> **WHAT THE TASK ASKS**
In the records below, find the line containing "right-handed), size, materials, rigid"; copy exactly that line and all lines after it to the end, and nothing else.

== DATA EXTRACT

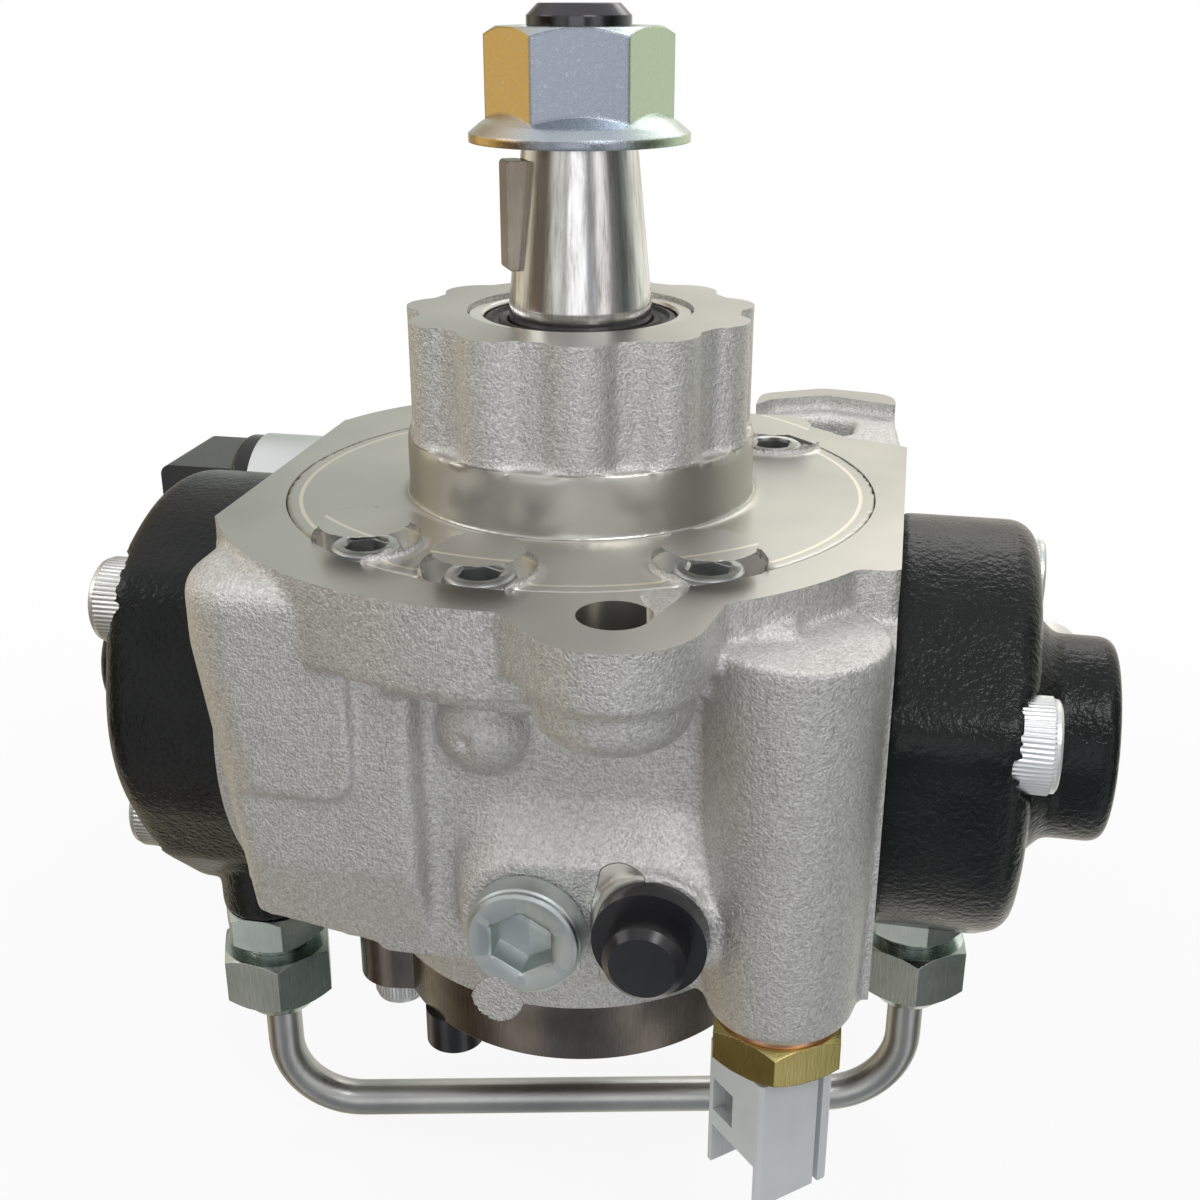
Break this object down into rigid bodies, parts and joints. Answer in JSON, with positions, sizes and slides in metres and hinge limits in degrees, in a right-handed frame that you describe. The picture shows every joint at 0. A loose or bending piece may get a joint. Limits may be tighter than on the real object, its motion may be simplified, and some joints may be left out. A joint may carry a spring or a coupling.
{
  "type": "diesel injection pump",
  "caption": "Two-plunger diesel injection pump with a flange, a keyed taper shaft, black side heads, a transfer pipe, a sensor and a rear feed pump.",
  "frame": {"origin": "on the shaft axis in the plane of the mounting flange", "axes": "+Z along the shaft towards the nut, X along the plungers, -Y towards the plug and the sensor"},
  "size_m": [0.1676, 0.1246, 0.184],
  "materials": {
    "cast_aluminium": "shot-blasted casting with machined faces",
    "black_paint": "satin black",
    "zinc": "bright zinc",
    "ground_steel": "ground",
    "bronze": "plain",
    "spring_steel": "oiled",
    "pipe_steel": "satin plated",
    "seal_rubber": "matt",
    "brass": "yellow passivated",
    "copper_washer": "plain",
    "grey_plastic": "moulded",
    "black_plastic": "moulded"
  },
  "bodies": {
    "housing": {"feed_cover": "ground_steel", "feed_cover_screws": "zinc", "feed_cover_seal": "seal_rubber", "feed_pump_housing": "ground_steel", "front_bearing": "ground_steel", "front_cover": "cast_aluminium", "front_cover_screws": "zinc", "front_cover_seal": "seal_rubber", "inlet_cap": "black_plastic", "left_delivery_spring": "spring_steel", "left_head": "black_paint", "left_head_bolts": "zinc", "left_head_seal": "seal_rubber", "left_plunger_spring": "spring_steel", "left_union_fitting": "zinc", "left_union_nut": "zinc", "metering_spring": "spring_steel", "metering_valve_body": "zinc", "metering_valve_connector": "black_plastic", "pump_body": "cast_aluminium", "rail_outlet_fitting": "zinc", "rear_bush": "ground_steel", "regulating_spring": "spring_steel", "regulator_plug": "zinc", "return_cap": "black_plastic", "right_delivery_spring": "spring_steel", "right_head": "black_paint", "right_head_bolts": "zinc", "right_head_seal": "seal_rubber", "right_plunger_spring": "spring_steel", "right_union_fitting": "zinc", "right_union_nut": "zinc", "sensor_connector": "grey_plastic", "sensor_terminals": "brass", "sensor_washer": "copper_washer", "shaft_oil_seal": "seal_rubber", "temperature_sensor": "brass", "thrust_washers": "ground_steel", "transfer_pipe": "pipe_steel"},
    "shaft": {"drive_shaft": "ground_steel", "shaft_key": "ground_steel", "shaft_nut": "zinc", "feed_inner_rotor": "ground_steel"},
    "cam_ring": {"ring_cam": "ground_steel", "ring_cam_bush": "bronze"},
    "outer_rotor": {"feed_outer_rotor": "ground_steel"},
    "right_plunger_set": {"right_plunger": "ground_steel", "right_tappet": "ground_steel"},
    "left_plunger_set": {"left_plunger": "ground_steel", "left_tappet": "ground_steel"},
    "right_suction": {"right_suction_valve": "ground_steel"},
    "left_suction": {"left_suction_valve": "ground_steel"},
    "right_delivery": {"right_delivery_ball": "ground_steel"},
    "left_delivery": {"left_delivery_ball": "ground_steel"},
    "regulator": {"regulating_piston": "ground_steel"},
    "needle": {"metering_needle": "ground_steel"}
  },
  "joints": [
    {"name": "shaft_spin", "type": "hinge", "parent": "housing", "child": "shaft", "pos_m": [0, 0, 0], "axis": [0, 0, 1], "continuous": true},
    {"name": "cam_ring_orbit", "type": "hinge", "parent": "shaft", "child": "cam_ring", "pos_m": [0, 0.0029, -0.034], "axis": [0, 0, 1], "continuous": true},
    {"name": "outer_rotor_spin", "type": "hinge", "parent": "housing", "child": "outer_rotor", "pos_m": [0.0016, 0, -0.0648], "axis": [0, 0, 1], "continuous": true},
    {"name": "right_plunger_stroke", "type": "slide", "parent": "housing", "child": "right_plunger_set", "axis": [-1, 0, 0], "range_m": [0, 0.0029], "deforming": ["right_plunger_spring"]},
    {"name": "left_plunger_stroke", "type": "slide", "parent": "housing", "child": "left_plunger_set", "axis": [1, 0, 0], "range_m": [0, 0.0029], "deforming": ["left_plunger_spring"]},
    {"name": "right_suction_lift", "type": "slide", "parent": "housing", "child": "right_suction", "axis": [-1, 0, 0], "range_m": [0, 0.0009], "stiffness_N_per_m": 300},
    {"name": "left_suction_lift", "type": "slide", "parent": "housing", "child": "left_suction", "axis": [1, 0, 0], "range_m": [0, 0.0009], "stiffness_N_per_m": 300},
    {"name": "right_delivery_lift", "type": "slide", "parent": "housing", "child": "right_delivery", "axis": [0, 0, -1], "range_m": [0, 0.0008], "stiffness_N_per_m": 300, "deforming": ["right_delivery_spring"]},
    {"name": "left_delivery_lift", "type": "slide", "parent": "housing", "child": "left_delivery", "axis": [0, 0, -1], "range_m": [0, 0.0008], "stiffness_N_per_m": 300, "deforming": ["left_delivery_spring"]},
    {"name": "regulator_stroke", "type": "slide", "parent": "housing", "child": "regulator", "axis": [0, -1, 0], "range_m": [0, 0.003], "stiffness_N_per_m": 1500, "deforming": ["regulating_spring"]},
    {"name": "needle_stroke", "type": "slide", "parent": "housing", "child": "needle", "axis": [-1, 0, 0], "range_m": [0, 0.0036], "stiffness_N_per_m": 800, "deforming": ["metering_spring"]}
  ],
  "couplings": [
    {"joint": "cam_ring_orbit", "follows": "shaft_spin", "ratio": -1},
    {"joint": "outer_rotor_spin", "follows": "shaft_spin", "ratio": 0.85714}
  ]
}
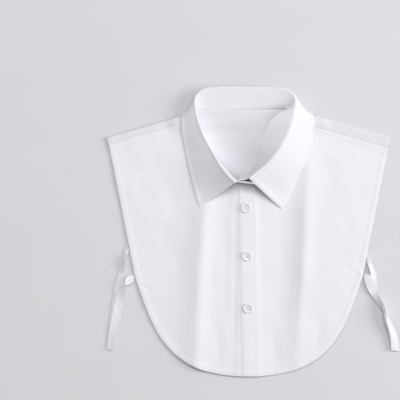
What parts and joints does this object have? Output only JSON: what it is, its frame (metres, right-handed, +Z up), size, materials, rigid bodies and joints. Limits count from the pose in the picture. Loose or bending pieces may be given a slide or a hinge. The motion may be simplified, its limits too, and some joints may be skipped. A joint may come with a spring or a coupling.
{
  "type": "detachable shirt collar",
  "caption": "False shirt front: a pointed collar on a stand, two short front panels with a buttoned placket, a back panel and side ties, laid flat.",
  "frame": {"origin": "under the middle of the whole object's box, on the surface that it lies on", "axes": "the garment lies flat with its front up: +Z up from the surface, +Y from the hem to the neck, +X to the wearer's left"},
  "size_m": [0.3722, 0.3684, 0.0365],
  "materials": {
    "shirting": "white plain-woven cotton shirting, matte",
    "collar_cloth": "the same white shirting, two layers fused to an interlining, matte and smooth",
    "button": "translucent white four-hole shirt button, glossy"
  },
  "bodies": {
    "root": {"back_panel": "shirting", "right_front": "shirting", "left_front": "shirting", "placket": "shirting", "collar_stand": "collar_cloth", "collar_fall": "collar_cloth", "button_top": "button", "button_middle": "button", "button_low": "button", "button_stand": "button", "tie_right_front": "shirting", "tie_right_back": "shirting", "tie_left_front": "shirting", "tie_left_back": "shirting"}
  },
  "joints": []
}
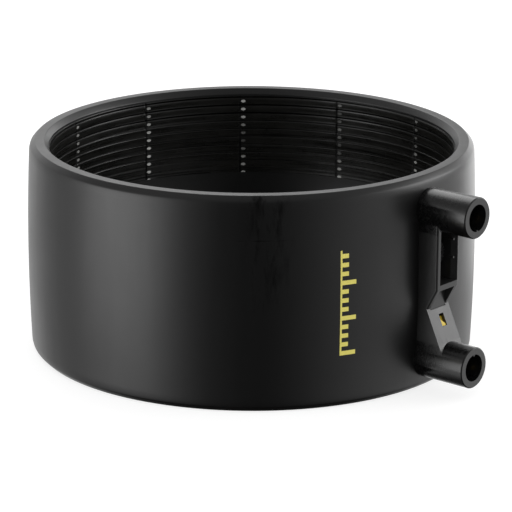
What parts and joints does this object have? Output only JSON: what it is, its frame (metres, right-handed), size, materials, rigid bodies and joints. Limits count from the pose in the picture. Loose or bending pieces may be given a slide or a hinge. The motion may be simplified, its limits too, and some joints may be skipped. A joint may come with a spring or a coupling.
{
  "type": "electrofusion coupler",
  "caption": "Black electrofusion sleeve for a plastic pipe, with heating wire wound inside the bore and two shrouded weld terminals joined by a fuse bay and indicator ramp.",
  "frame": {"origin": "centre of the bore, half way along the sleeve", "axes": "+Z along the bore, the terminals face -Y"},
  "size_m": [0.28, 0.3144, 0.1326],
  "materials": {
    "sleeve": "satin",
    "housing": "satin",
    "winding": "gloss",
    "pin": "satin",
    "feed": "satin",
    "fuse": "gloss",
    "lead": "satin",
    "indicator": "satin"
  },
  "bodies": {
    "root": {"sleeve_body": "sleeve", "upper_winding": "winding", "lower_winding": "winding", "winding_link": "winding", "upper_feed_wire": "feed", "lower_feed_wire": "feed", "terminal_housing": "housing", "upper_terminal_pin": "pin", "lower_terminal_pin": "pin", "thermal_fuse": "fuse", "upper_fuse_lead": "lead", "lower_fuse_lead": "lead", "fusion_indicator": "indicator"}
  },
  "joints": []
}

====

> **RESULT FOR THIS EXERCISE**
What parts and joints does this object have? Output only JSON: what it is, its frame (metres, right-handed), size, materials, rigid bodies and joints. Limits count from the pose in the picture. Loose or bending pieces may be given a slide or a hinge. The motion may be simplified, its limits too, and some joints may be skipped. A joint may come with a spring or a coupling.
{
  "type": "electrofusion coupler",
  "caption": "Black electrofusion sleeve for a plastic pipe, with heating wire wound inside the bore and two shrouded weld terminals joined by a fuse bay and indicator ramp.",
  "frame": {"origin": "centre of the bore, half way along the sleeve", "axes": "+Z along the bore, the terminals face -Y"},
  "size_m": [0.28, 0.3144, 0.1326],
  "materials": {
    "sleeve": "satin",
    "housing": "satin",
    "winding": "gloss",
    "pin": "satin",
    "feed": "satin",
    "fuse": "gloss",
    "lead": "satin",
    "indicator": "satin"
  },
  "bodies": {
    "root": {"sleeve_body": "sleeve", "upper_winding": "winding", "lower_winding": "winding", "winding_link": "winding", "upper_feed_wire": "feed", "lower_feed_wire": "feed", "terminal_housing": "housing", "upper_terminal_pin": "pin", "lower_terminal_pin": "pin", "thermal_fuse": "fuse", "upper_fuse_lead": "lead", "lower_fuse_lead": "lead", "fusion_indicator": "indicator"}
  },
  "joints": []
}